12 Apr Seeing Manipulated Landscapes in the Wild, Hyperallergic
One does not often associate a walk in the park with experiencing contemporary art presented on security fences by way of large mesh tarps. But that’s just what you’ll find at Natural Disruptions, a collaborative mural-based project sponsored by public arts nonprofit Artbridge, currently on view in Brooklyn’s Prospect Park.
Artists Mark Dorf and Anthony Goicolea were chosen for this project because of their ability to represent nature by manipulating images through technology. Each artist has his own way of altering photographs within the framework of landscape, by utilizing Photoshop and other software technologies.

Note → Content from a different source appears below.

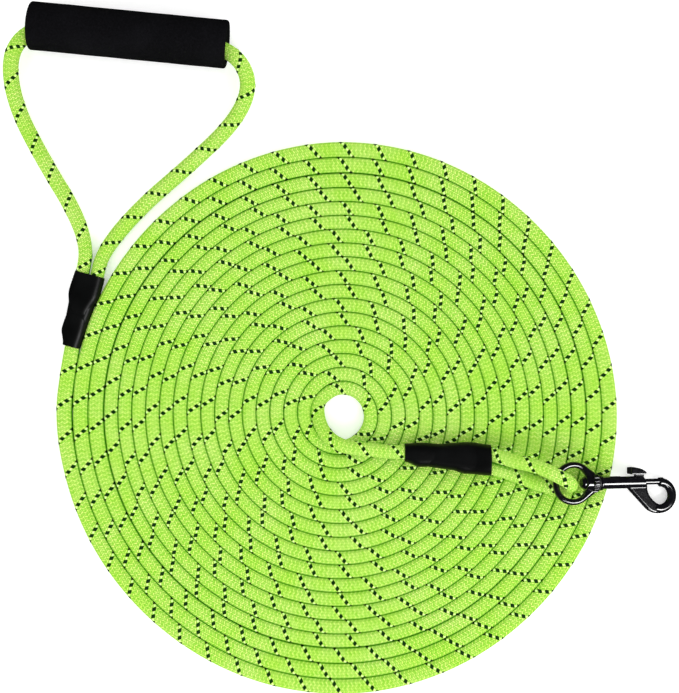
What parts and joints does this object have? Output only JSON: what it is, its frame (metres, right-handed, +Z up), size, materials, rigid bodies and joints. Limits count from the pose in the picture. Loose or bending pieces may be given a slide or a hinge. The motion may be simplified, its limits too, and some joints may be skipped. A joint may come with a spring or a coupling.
{
  "type": "training leash",
  "caption": "Long round-rope training leash laid in a flat coil, with a foam grip on the handle loop and a swivel bolt snap.",
  "frame": {"origin": "middle of the coil's eye, on the surface the leash lies on", "axes": "+Z up, +X towards the snap, +Y towards the handle loop"},
  "size_m": [0.3804, 0.3897, 0.0301],
  "materials": {
    "rope": "braided, matte",
    "foam": "matte closed-cell foam",
    "sleeve": "satin",
    "band": "rolled strip",
    "black_metal": "gloss black coating on zinc casting",
    "washer": "plain",
    "spring": "drawn wire"
  },
  "bodies": {
    "rope": {"rope_coil": "rope", "handle_rope": "rope", "hook_rope": "rope", "handle_sleeve": "sleeve", "hook_sleeve": "sleeve", "handle_crimp_band": "band", "hook_crimp_band": "band"},
    "grip": {"foam_grip": "foam"},
    "ring": {"swivel_eye": "black_metal"},
    "snap": {"snap_body": "black_metal", "swivel_rivet": "black_metal", "swivel_washer": "washer", "bolt_spring": "spring"},
    "bolt": {"bolt": "black_metal", "thumb_knob": "black_metal"}
  },
  "joints": [
    {"name": "grip_spin", "type": "hinge", "parent": "rope", "child": "grip", "pos_m": [-0.12125, 0.2146, 0.0136], "axis": [0.9953, -0.0969, 0], "continuous": true},
    {"name": "eye_tilt", "type": "hinge", "parent": "rope", "child": "ring", "pos_m": [0.11884, -0.03074, 0.01951], "axis": [-0.5287, -0.8385, 0.1318], "range_deg": [0, 100]},
    {"name": "snap_swivel", "type": "hinge", "parent": "ring", "child": "snap", "pos_m": [0.1273, -0.0364, 0.0174], "axis": [0.9703, 0, -0.2419], "continuous": true},
    {"name": "bolt_slide", "type": "slide", "parent": "snap", "child": "bolt", "axis": [-0.9703, 0, 0.2419], "range_m": [0, 0.0085], "stiffness_N_per_m": 300, "springref_m": -0.005, "deforming": ["bolt_spring"]}
  ]
}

Dorf typically inserts digital objects into his photographs, which suggest the formation of hybridized worlds that exist somewhere between nature and technology. His topographical imagery often helps to create different mental spaces than one might not expect in a landscape photograph — his final images are mechanical, space age, and radical, yet still somehow human. The viewer often comes upon new elements in his work accidentally, by chance and/or surprise.
Conversely, Goicolea deconstructs and reconstructs his photographs by re-layering, duplicating, and embedding elements of different images onto one another to create a simulated, reality-like composition. What may start off as a stock-looking image gradually transforms into transposed “reality.”